JEDDAH, Saudi Arabia (Gulf News) –  Saudi Arabia regards the involvement of Iran and Hezbollah in Syria’s civil war as dangerous and believes the rebels must be offered military aid to defend themselves, the kingdom’s foreign minister said.

Speaking at a news conference with US Secretary John Kerry in Jeddah, Prince Saud Al Faisal added that Saudi Arabia “cannot be silent” about Iranian intervention and called for a resolution to ban arms flows to the Syrian government.

“The kingdom calls for issuing an unequivocal international resolution to halt the provision of arms to the Syrian regime and states the illegitimacy of the regime,” Prince Saud said.

The discussions include Washington’s plans for providing direct military support to General Salim Idriss of the Supreme Military Council, the military wing of Syria’s main civilian opposition group.

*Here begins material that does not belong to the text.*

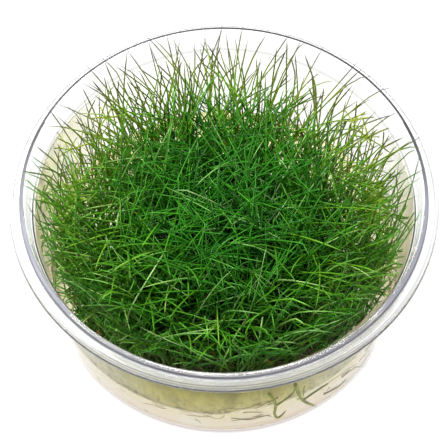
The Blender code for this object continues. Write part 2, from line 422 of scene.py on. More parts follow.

Prince Saud said the world’s top oil exporter “cannot be silent” at the intervention of Iran and Hezbollah in the Syrian conflict and renewed calls to arm the opposition and bar weapons sales to President Bashar Al Assad.

“The most dangerous development is the foreign participation, represented by Hezbollah and other militias supported by the forces of the Iranian Revolutionary Guard,” he said.

Saudi Arabia has become more actively involved in the Syrian crisis in recent months, expanding the flow of weapons to the rebels to include anti-aircraft missiles.